Le projet d'Observatoire épidémiologique dans les eaux usées (Obépine) a notamment été mis en place par des enseignants-chercheurs d'Eau de Paris, l’opérateur public chargé de la production et de la distribution de l’eau dans la capitale. En mars dernier, ces derniers ont commencé à analyser les eaux usées de plusieurs stations d'épuration d'Île-de-France afin de détecter des traces du SARS-CoV-2, rejeté via les selles humaines, grâce à la technique PCR. Ils en tirent rapidement un premier constat.
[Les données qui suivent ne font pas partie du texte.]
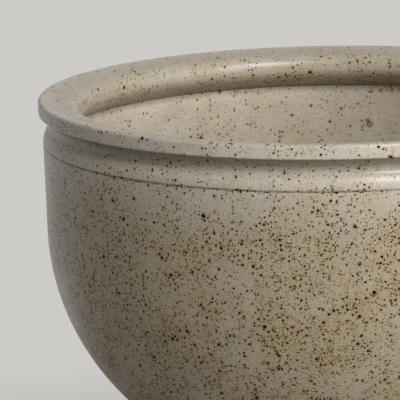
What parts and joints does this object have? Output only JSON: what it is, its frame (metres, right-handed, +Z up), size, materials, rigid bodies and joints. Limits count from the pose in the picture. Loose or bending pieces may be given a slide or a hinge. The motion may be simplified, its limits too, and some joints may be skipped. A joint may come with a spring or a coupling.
{
  "type": "jardiniere on stand",
  "caption": "Wide speckled stoneware jardiniere bowl with a rolled rim and a narrow foot, resting on a wooden stand with crossed rails and turned, tapered legs.",
  "frame": {"origin": "on the floor, under the middle of the stand and on the bowl's axis", "axes": "+Z up along the bowl's axis; +X and +Y along the stand's two rails; the picture looks from the -Y side"},
  "size_m": [0.43, 0.43, 0.478],
  "materials": {
    "speckled_glaze": "satin glaze over speckled stoneware",
    "walnut": "oiled",
    "maple": "oiled end grain",
    "brass": "slightly tarnished",
    "felt": "pressed felt",
    "nylon": "moulded"
  },
  "bodies": {
    "stand": {"rail_lower": "walnut", "rail_upper": "walnut", "leg_right": "walnut", "leg_back": "walnut", "leg_left": "walnut", "leg_front": "walnut", "peg_right_lower": "maple", "peg_right_upper": "maple", "peg_back_lower": "maple", "peg_back_upper": "maple", "peg_left_lower": "maple", "peg_left_upper": "maple", "peg_front_lower": "maple", "peg_front_upper": "maple", "centre_screw": "brass", "felt_pad_right": "felt", "felt_pad_back": "felt", "felt_pad_left": "felt", "felt_pad_front": "felt", "floor_glide_right": "nylon", "floor_glide_back": "nylon", "floor_glide_left": "nylon", "floor_glide_front": "nylon"},
    "bowl": {"bowl": "speckled_glaze"}
  },
  "joints": [
    {"name": "bowl_lift", "type": "slide", "parent": "stand", "child": "bowl", "axis": [0, 0, 1], "range_m": [0, 0.1]}
  ]
}
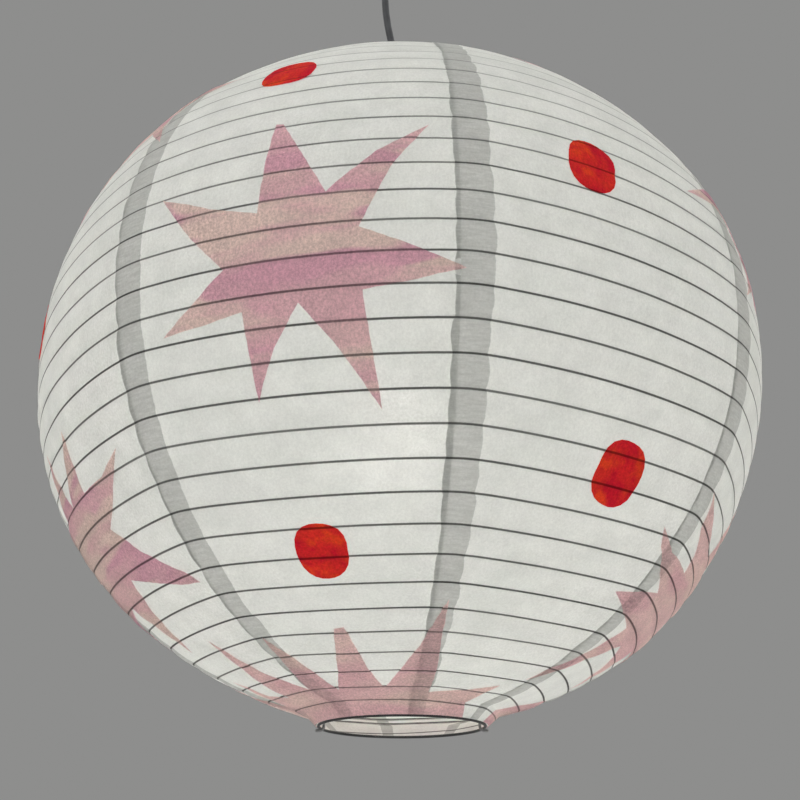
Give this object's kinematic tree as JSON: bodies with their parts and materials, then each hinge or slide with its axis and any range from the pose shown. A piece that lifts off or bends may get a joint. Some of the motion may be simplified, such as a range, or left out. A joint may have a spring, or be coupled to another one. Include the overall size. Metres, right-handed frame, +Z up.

« En moyenne, les données Obépine ont 6 à 7 jours d'avance sur les autres indicateurs », précise Laurent Moulin, responsable du laboratoire de recherche et développement à Eau de Paris. Comme le préconise ensuite l'Académie de médecine, suivre en temps réel la présence de traces du virus SARS-Cov-2 dans les eaux usées sur tout le territoire national pourrait donc permettre d'anticiper les évolutions de l'épidémie et « éclairer les mesures sanitaires » prises par les autorités. « Le suivi réalisé depuis le 5 mars dernier, a permis à la fois de confirmer le caractère prédictif de cette mesure de génome viral dans les eaux usées et l’intérêt de ce nouvel indicateur pour évaluer l’impact de certaines mesures, comme le premier confinement ou le couvre-feu »., détaille ainsi le ministère de l'Enseignement supérieur qui subventionne le projet Obépine.
Une banque des eaux usées
À l’heure actuelle, les informations collectées par Obépine ne sont pas intégrées aux indicateurs officiellement utilisés par les autorités sanitaires et le gouvernement. Pour que cela change, le réseau se consolide afin d'être opérationnel dans l'ensemble du pays d'ici à la fin du mois de décembre. Quatre protocoles de référence ont été établis afin de construire un maillage de laboratoires experts capable de produire des données parfaitement comparables. 158 stations d'épuration ont été sélectionnées et sept laboratoires sont d’ores et déjà conventionnés par Obépine. Ils pourront prendre en charge près de 300 à 600 analyses par semaine. « Pour l'instant, nos données sont envoyées aux agences régionales de santé pour les surveillances locales, mais certaines ont encore un peu de mal à s'en saisir », remarque Vincent Maréchal, professeur de virologie à la Sorbonne Université.
Aussi prometteuse soit-elle, la surveillance des eaux usées ne permet pas tout. Impossible sur cette base de prédire combien de personnes seront infectées par exemple. Si le suivi mené en Île-de-France a permis de constater la reprise de l’épidémie avec une semaine d'avance au mois de juin, cette promesse ne s'est pas confirmée dans toutes les régions étudiées. Ainsi, en Occitanie ou dans les Pays de la Loire, les courbes de la charge virale dans les eaux usées et du taux d’incidence ont suivi une évolution simultanée. Des variations que les chercheurs ne parviennent pas à expliquer pour le moment. Autre difficulté rencontrée par les chercheurs du projet Obépine, la France, contrairement à l'Espagne ou l'Italie, n’a pas jugé utile de garder des échantillons d'eaux usées antérieurs au mois de mars. « Les Italiens ont conservé des échantillons dès le mois de décembre 2019, c'est grâce à cela qu'ils ont pu déterminer que le virus était présent chez eux dès cette date-là. En France, nous ne savons pas quand le virus est arrivé, cette information a été perdue », regrette Vincent Maréchal. Un raté que les membres d'Opépine ne veulent pas voir se reproduire. Ils ont ainsi l'intention de mettre en place une banque d'eaux usées qui pourra être utilisée pour suivre tout type d'épidémies.